■ **Stated task**
Copy out all the records, word for word.
━━━━━ Material for this exercise ━━━━━
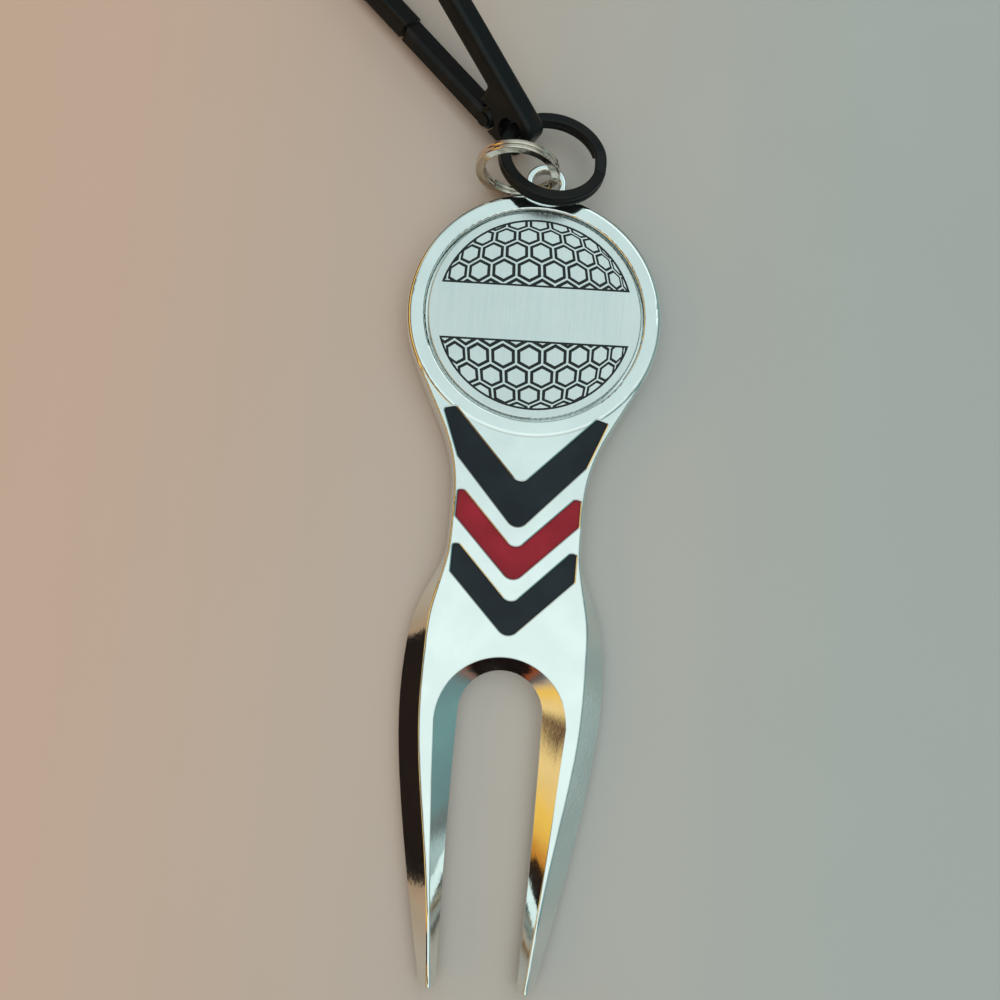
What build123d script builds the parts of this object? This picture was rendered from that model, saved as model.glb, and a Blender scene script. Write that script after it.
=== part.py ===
from build123d import *
import os
from math import cos, hypot, pi, radians, sin, sqrt

os.makedirs("parts", exist_ok=True)

# ---------------------------------------------------------------------------
# Divot repair tool, lying on its back.  Millimetres.
# z = 0 is the flat back, +Z leaves the front face, +Y runs from the prongs to
# the key-ring lug, and x = 0 is the plane of symmetry.  The origin is on the
# back face, under the centre of the ball marker.
# ---------------------------------------------------------------------------

# Casting
HEAD_R = 14.95
RIM_Z = 4.05
FACE_Z = 3.9
BACK_BEVEL = 0.8
RIM_ROUND = 0.7
SIDE_TOP_Z = 1.9
RECESS_R = 12.75
RECESS_Z = 2.4
RECESS_LIP = 0.3
TIP_Y = -75.4
JOIN_Y = -6.8
JOIN_INSET = 0.04

# Half-width of the neck and prongs: (y, widest, at the front face)
SIDE_STATIONS = [
    (-11.0, 11.25, 11.0),
    (-14.0, 9.70, 9.45),
    (-17.0, 8.50, 8.25),
    (-20.5, 7.80, 7.55),
    (-25.0, 7.70, 7.45),
    (-28.5, 7.85, 7.55),
    (-31.5, 8.95, 8.05),
    (-35.0, 10.40, 8.75),
    (-40.0, 11.20, 9.00),
    (-46.0, 11.25, 8.95),
    (-53.0, 10.55, 8.25),
    (-61.0, 9.20, 6.95),
    (-69.0, 7.60, 5.90),
]
TIP_HALF = (6.2, 5.4)

# Gap between the prongs: a U with a wide bevel towards the front face
GAP_R = 4.75
GAP_Y = -46.0
GAP_TIP_HALF = 4.3
GAP_BEVEL_Z = 2.5
GAP_TOP_R = 7.4
GAP_TOP_Y = -47.2
GAP_TOP_MID = (6.4, -61.0)
GAP_TOP_TIP_HALF = 4.75
GAP_OVERRUN = 2.0
PRONG_LIFT_Y = -52.0
PRONG_LIFT = 1.3

# Edge rounding of the casting
FACE_ROUND = 0.35
BACK_ROUND = 0.4
GAP_FACE_ROUND = 0.25
TIP_ROUND = 0.12
LUG_ROUND = 0.3
LUG_OVERLAP = 1.65

# Lug for the split ring
LUG_Y = 16.3
LUG_R = 2.45
LUG_HOLE_R = 1.55
LUG_Z = (2.3, 3.7)

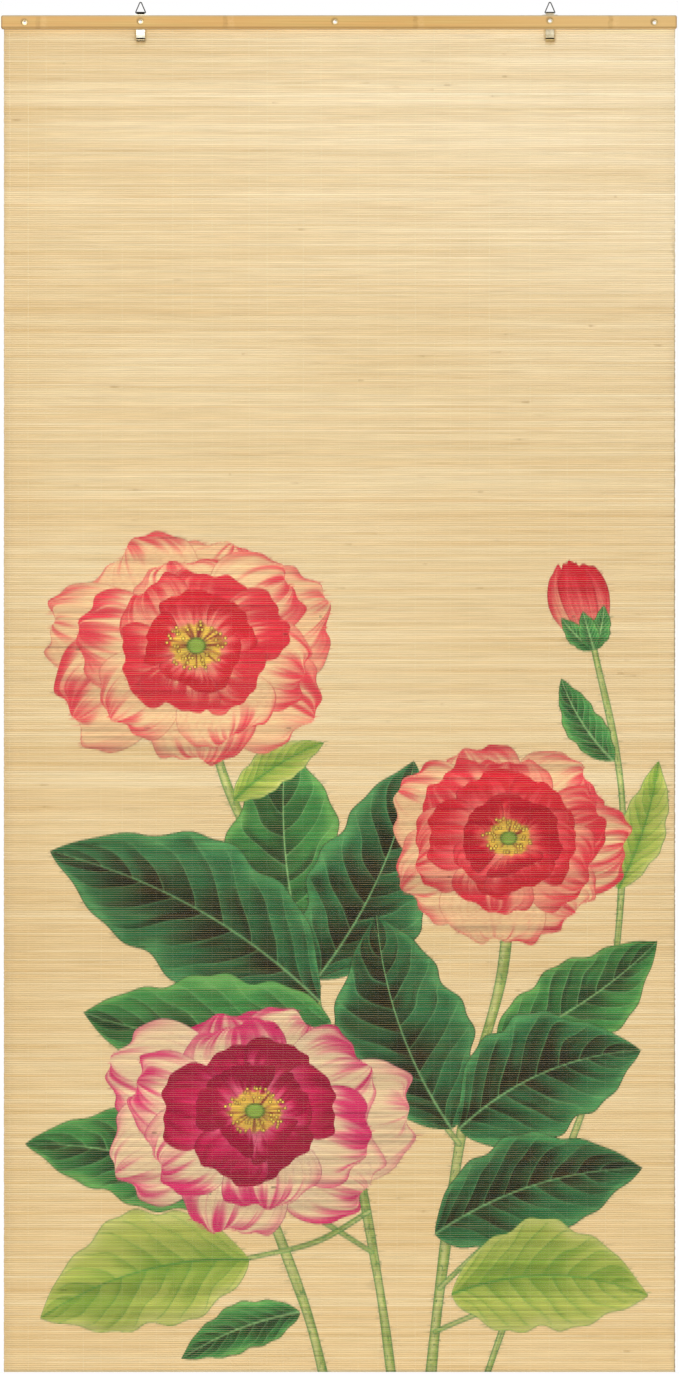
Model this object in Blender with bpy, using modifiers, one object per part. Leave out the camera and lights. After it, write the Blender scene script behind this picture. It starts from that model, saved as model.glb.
━━━━━
■ **Answer to the task**
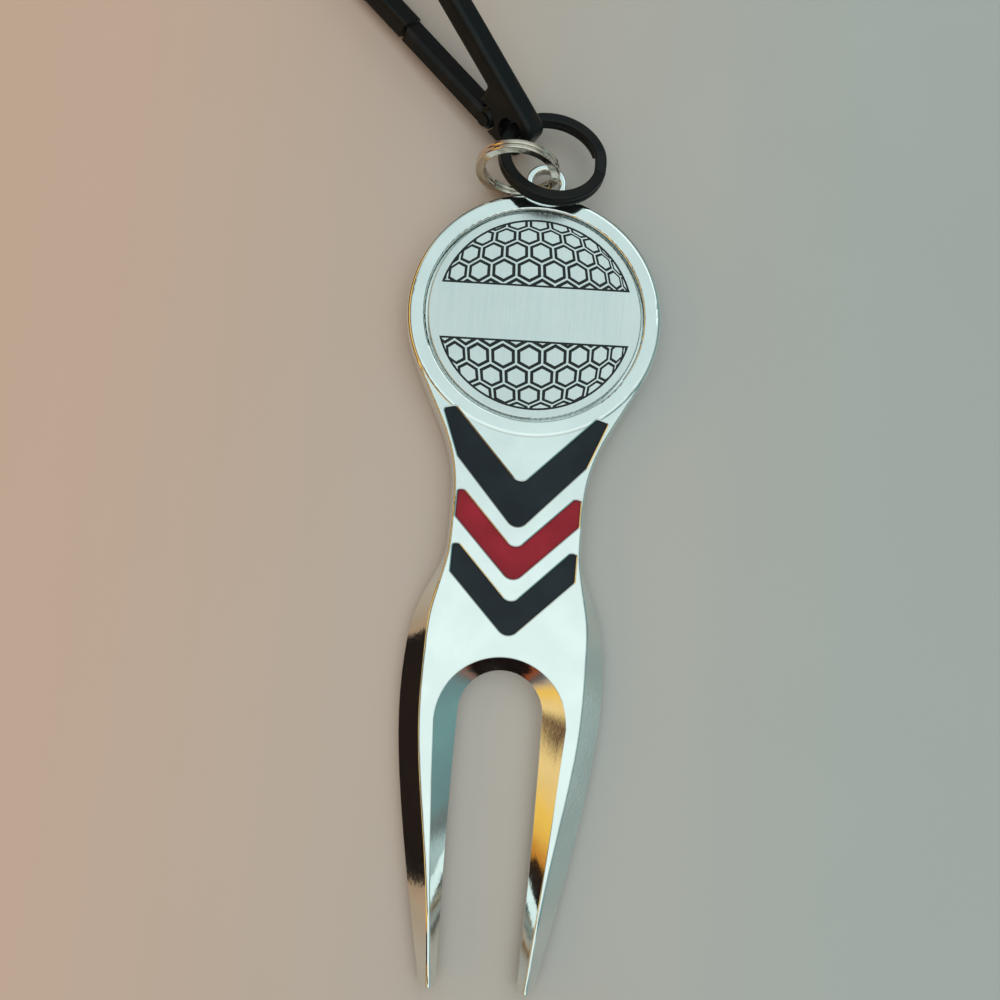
What build123d script builds the parts of this object? This picture was rendered from that model, saved as model.glb, and a Blender scene script. Write that script after it.
=== part.py ===
from build123d import *
import os
from math import cos, hypot, pi, radians, sin, sqrt

os.makedirs("parts", exist_ok=True)

# ---------------------------------------------------------------------------
# Divot repair tool, lying on its back.  Millimetres.
# z = 0 is the flat back, +Z leaves the front face, +Y runs from the prongs to
# the key-ring lug, and x = 0 is the plane of symmetry.  The origin is on the
# back face, under the centre of the ball marker.
# ---------------------------------------------------------------------------

# Casting
HEAD_R = 14.95
RIM_Z = 4.05
FACE_Z = 3.9
BACK_BEVEL = 0.8
RIM_ROUND = 0.7
SIDE_TOP_Z = 1.9
RECESS_R = 12.75
RECESS_Z = 2.4
RECESS_LIP = 0.3
TIP_Y = -75.4
JOIN_Y = -6.8
JOIN_INSET = 0.04

# Half-width of the neck and prongs: (y, widest, at the front face)
SIDE_STATIONS = [
    (-11.0, 11.25, 11.0),
    (-14.0, 9.70, 9.45),
    (-17.0, 8.50, 8.25),
    (-20.5, 7.80, 7.55),
    (-25.0, 7.70, 7.45),
    (-28.5, 7.85, 7.55),
    (-31.5, 8.95, 8.05),
    (-35.0, 10.40, 8.75),
    (-40.0, 11.20, 9.00),
    (-46.0, 11.25, 8.95),
    (-53.0, 10.55, 8.25),
    (-61.0, 9.20, 6.95),
    (-69.0, 7.60, 5.90),
]
TIP_HALF = (6.2, 5.4)

# Gap between the prongs: a U with a wide bevel towards the front face
GAP_R = 4.75
GAP_Y = -46.0
GAP_TIP_HALF = 4.3
GAP_BEVEL_Z = 2.5
GAP_TOP_R = 7.4
GAP_TOP_Y = -47.2
GAP_TOP_MID = (6.4, -61.0)
GAP_TOP_TIP_HALF = 4.75
GAP_OVERRUN = 2.0
PRONG_LIFT_Y = -52.0
PRONG_LIFT = 1.3

# Edge rounding of the casting
FACE_ROUND = 0.35
BACK_ROUND = 0.4
GAP_FACE_ROUND = 0.25
TIP_ROUND = 0.12
LUG_ROUND = 0.3
LUG_OVERLAP = 1.65

# Lug for the split ring
LUG_Y = 16.3
LUG_R = 2.45
LUG_HOLE_R = 1.55
LUG_Z = (2.3, 3.7)

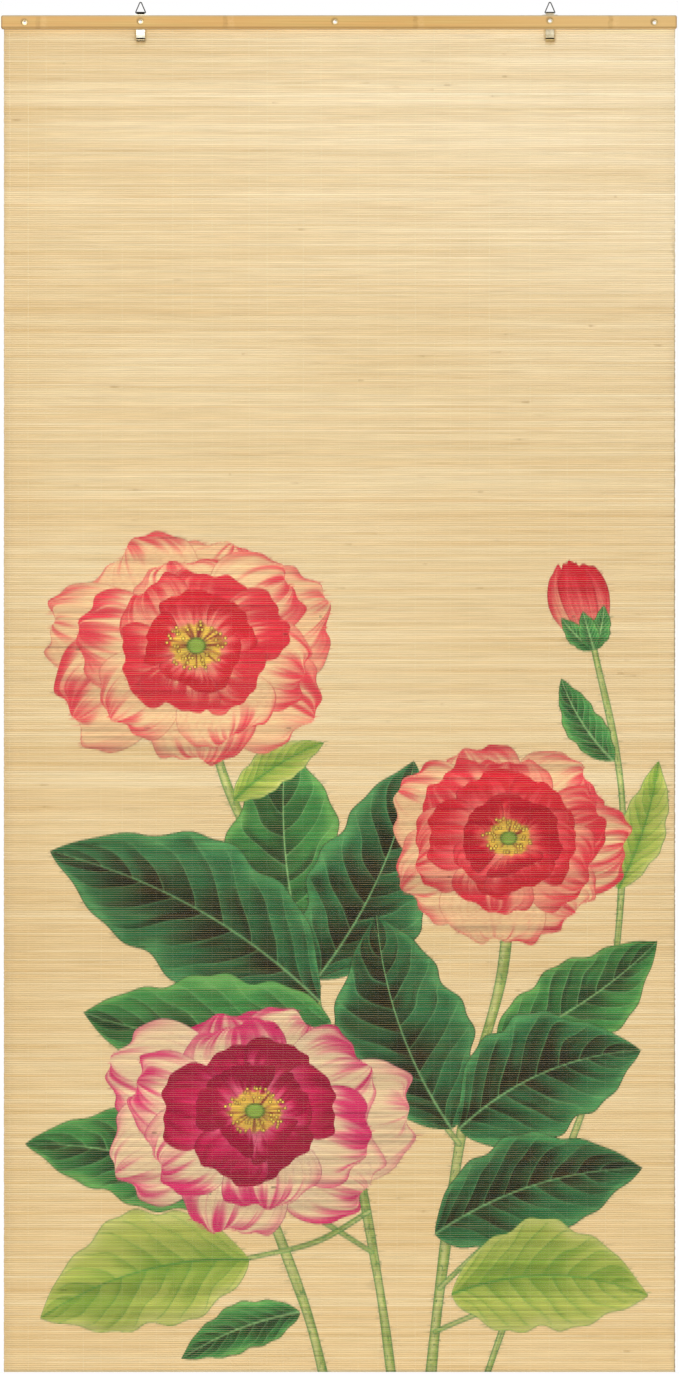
Model this object in Blender with bpy, using modifiers, one object per part. Leave out the camera and lights. After it, write the Blender scene script behind this picture. It starts from that model, saved as model.glb.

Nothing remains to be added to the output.